## Your task:
Repeat exactly, and only, the lines below starting at the line that contains "listed in model.json." and ending at the line that contains "waist_bottom_r = 14; // [8:0.5:18]", inclusive of both.

## Entries with model source code:
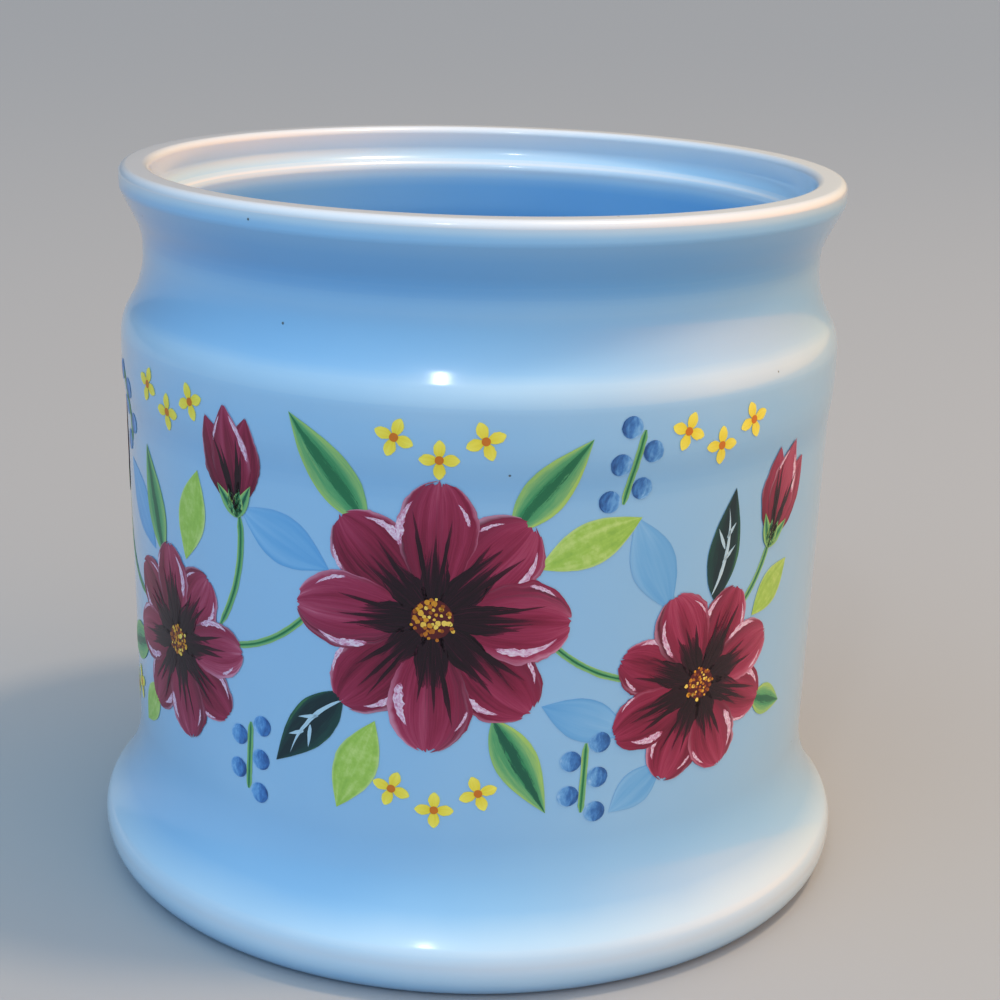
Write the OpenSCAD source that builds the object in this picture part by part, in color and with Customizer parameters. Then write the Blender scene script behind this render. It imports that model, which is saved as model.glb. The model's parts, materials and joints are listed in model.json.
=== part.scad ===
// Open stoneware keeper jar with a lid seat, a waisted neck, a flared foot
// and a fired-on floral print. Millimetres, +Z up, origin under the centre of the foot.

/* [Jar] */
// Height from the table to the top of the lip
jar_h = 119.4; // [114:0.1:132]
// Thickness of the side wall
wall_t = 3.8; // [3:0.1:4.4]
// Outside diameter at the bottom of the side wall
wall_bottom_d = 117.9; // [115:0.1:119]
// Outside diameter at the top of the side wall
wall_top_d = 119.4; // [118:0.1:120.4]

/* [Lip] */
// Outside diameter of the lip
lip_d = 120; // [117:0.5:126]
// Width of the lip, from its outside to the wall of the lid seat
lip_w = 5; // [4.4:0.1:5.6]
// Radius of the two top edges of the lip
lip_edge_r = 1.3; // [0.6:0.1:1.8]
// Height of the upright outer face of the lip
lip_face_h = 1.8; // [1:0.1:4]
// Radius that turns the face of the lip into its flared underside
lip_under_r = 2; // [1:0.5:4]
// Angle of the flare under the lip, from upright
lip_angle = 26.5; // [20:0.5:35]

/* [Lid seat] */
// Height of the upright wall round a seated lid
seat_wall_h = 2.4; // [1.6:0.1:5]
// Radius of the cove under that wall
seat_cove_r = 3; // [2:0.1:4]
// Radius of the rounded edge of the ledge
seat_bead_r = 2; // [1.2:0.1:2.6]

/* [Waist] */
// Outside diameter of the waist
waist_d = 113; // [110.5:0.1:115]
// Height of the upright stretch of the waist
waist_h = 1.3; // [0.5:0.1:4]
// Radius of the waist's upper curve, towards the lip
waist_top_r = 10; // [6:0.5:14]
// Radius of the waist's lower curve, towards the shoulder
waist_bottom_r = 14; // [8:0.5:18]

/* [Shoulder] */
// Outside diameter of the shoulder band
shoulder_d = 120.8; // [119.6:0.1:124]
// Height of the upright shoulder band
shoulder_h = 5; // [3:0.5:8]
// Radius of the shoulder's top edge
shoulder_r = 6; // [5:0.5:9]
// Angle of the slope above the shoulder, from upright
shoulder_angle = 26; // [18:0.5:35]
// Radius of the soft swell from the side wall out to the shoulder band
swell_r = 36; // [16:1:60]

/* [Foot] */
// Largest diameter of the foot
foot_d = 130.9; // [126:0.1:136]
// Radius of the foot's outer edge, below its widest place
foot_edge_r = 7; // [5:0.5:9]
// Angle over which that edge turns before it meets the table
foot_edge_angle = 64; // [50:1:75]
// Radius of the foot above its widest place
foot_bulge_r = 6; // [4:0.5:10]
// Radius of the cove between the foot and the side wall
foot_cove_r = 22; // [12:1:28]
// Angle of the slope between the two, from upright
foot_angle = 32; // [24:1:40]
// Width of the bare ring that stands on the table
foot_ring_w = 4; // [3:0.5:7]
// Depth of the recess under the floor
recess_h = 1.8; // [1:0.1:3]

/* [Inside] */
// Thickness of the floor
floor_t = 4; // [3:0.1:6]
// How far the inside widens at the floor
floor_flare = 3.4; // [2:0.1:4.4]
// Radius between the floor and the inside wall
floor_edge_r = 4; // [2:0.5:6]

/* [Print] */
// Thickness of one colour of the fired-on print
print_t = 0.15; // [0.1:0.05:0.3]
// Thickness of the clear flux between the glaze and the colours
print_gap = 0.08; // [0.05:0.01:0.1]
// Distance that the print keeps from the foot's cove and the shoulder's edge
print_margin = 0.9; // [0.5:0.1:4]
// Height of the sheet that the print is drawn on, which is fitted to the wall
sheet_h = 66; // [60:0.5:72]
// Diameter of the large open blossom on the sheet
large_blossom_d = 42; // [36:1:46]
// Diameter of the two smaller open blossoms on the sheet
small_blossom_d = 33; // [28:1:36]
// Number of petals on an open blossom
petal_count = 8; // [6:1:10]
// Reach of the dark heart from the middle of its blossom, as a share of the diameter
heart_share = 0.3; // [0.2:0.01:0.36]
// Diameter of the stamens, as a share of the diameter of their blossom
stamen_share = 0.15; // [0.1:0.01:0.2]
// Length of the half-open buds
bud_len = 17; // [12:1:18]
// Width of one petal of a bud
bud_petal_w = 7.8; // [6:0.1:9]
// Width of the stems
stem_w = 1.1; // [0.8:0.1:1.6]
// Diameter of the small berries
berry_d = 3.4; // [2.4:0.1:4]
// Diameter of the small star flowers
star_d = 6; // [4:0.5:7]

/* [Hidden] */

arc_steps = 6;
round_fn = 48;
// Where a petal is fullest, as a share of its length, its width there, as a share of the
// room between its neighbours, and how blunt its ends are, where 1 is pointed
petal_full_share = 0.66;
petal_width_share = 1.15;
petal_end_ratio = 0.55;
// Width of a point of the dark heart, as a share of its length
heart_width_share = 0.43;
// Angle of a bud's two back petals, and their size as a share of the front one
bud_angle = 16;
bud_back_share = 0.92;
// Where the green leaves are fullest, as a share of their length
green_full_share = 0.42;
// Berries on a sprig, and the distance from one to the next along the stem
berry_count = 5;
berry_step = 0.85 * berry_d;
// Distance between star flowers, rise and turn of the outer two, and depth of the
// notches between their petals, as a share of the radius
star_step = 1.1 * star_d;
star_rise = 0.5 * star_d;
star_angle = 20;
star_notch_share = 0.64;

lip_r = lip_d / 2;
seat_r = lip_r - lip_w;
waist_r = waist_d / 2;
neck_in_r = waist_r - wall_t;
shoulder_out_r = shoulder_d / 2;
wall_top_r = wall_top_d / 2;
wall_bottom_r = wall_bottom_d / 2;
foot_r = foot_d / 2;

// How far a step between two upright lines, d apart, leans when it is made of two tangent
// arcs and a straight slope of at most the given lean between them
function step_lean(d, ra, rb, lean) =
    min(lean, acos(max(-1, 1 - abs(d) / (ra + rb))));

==

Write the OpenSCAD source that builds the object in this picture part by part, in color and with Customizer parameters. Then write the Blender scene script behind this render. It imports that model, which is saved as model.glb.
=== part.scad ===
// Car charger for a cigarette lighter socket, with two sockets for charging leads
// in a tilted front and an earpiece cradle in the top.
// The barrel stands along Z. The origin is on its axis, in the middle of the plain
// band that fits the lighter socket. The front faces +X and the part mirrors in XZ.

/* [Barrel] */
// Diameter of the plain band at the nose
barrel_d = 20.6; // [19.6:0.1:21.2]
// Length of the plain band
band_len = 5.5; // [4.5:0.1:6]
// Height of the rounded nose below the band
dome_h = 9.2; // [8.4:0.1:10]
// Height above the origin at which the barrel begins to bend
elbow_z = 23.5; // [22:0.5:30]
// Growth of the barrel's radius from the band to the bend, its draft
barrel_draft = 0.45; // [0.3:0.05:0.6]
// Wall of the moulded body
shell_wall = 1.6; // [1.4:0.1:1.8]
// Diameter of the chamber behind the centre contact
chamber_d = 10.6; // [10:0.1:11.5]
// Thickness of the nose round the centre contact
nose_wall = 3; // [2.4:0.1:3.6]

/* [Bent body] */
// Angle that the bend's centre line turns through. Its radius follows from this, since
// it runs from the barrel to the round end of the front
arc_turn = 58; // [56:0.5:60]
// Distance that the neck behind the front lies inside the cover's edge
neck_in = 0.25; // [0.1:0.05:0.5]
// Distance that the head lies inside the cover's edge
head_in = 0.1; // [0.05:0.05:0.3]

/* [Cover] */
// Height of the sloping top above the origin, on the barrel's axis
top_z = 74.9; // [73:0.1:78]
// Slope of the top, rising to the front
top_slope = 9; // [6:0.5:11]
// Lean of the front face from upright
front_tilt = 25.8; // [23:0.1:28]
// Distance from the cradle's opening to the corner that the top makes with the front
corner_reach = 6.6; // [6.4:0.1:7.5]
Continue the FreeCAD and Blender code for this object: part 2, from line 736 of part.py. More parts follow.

## Exercise response:
Write the OpenSCAD source that builds the object in this picture part by part, in color and with Customizer parameters. Then write the Blender scene script behind this render. It imports that model, which is saved as model.glb. The model's parts, materials and joints are listed in model.json.
=== part.scad ===
// Open stoneware keeper jar with a lid seat, a waisted neck, a flared foot
// and a fired-on floral print. Millimetres, +Z up, origin under the centre of the foot.

/* [Jar] */
// Height from the table to the top of the lip
jar_h = 119.4; // [114:0.1:132]
// Thickness of the side wall
wall_t = 3.8; // [3:0.1:4.4]
// Outside diameter at the bottom of the side wall
wall_bottom_d = 117.9; // [115:0.1:119]
// Outside diameter at the top of the side wall
wall_top_d = 119.4; // [118:0.1:120.4]

/* [Lip] */
// Outside diameter of the lip
lip_d = 120; // [117:0.5:126]
// Width of the lip, from its outside to the wall of the lid seat
lip_w = 5; // [4.4:0.1:5.6]
// Radius of the two top edges of the lip
lip_edge_r = 1.3; // [0.6:0.1:1.8]
// Height of the upright outer face of the lip
lip_face_h = 1.8; // [1:0.1:4]
// Radius that turns the face of the lip into its flared underside
lip_under_r = 2; // [1:0.5:4]
// Angle of the flare under the lip, from upright
lip_angle = 26.5; // [20:0.5:35]

/* [Lid seat] */
// Height of the upright wall round a seated lid
seat_wall_h = 2.4; // [1.6:0.1:5]
// Radius of the cove under that wall
seat_cove_r = 3; // [2:0.1:4]
// Radius of the rounded edge of the ledge
seat_bead_r = 2; // [1.2:0.1:2.6]

/* [Waist] */
// Outside diameter of the waist
waist_d = 113; // [110.5:0.1:115]
// Height of the upright stretch of the waist
waist_h = 1.3; // [0.5:0.1:4]
// Radius of the waist's upper curve, towards the lip
waist_top_r = 10; // [6:0.5:14]
// Radius of the waist's lower curve, towards the shoulder
waist_bottom_r = 14; // [8:0.5:18]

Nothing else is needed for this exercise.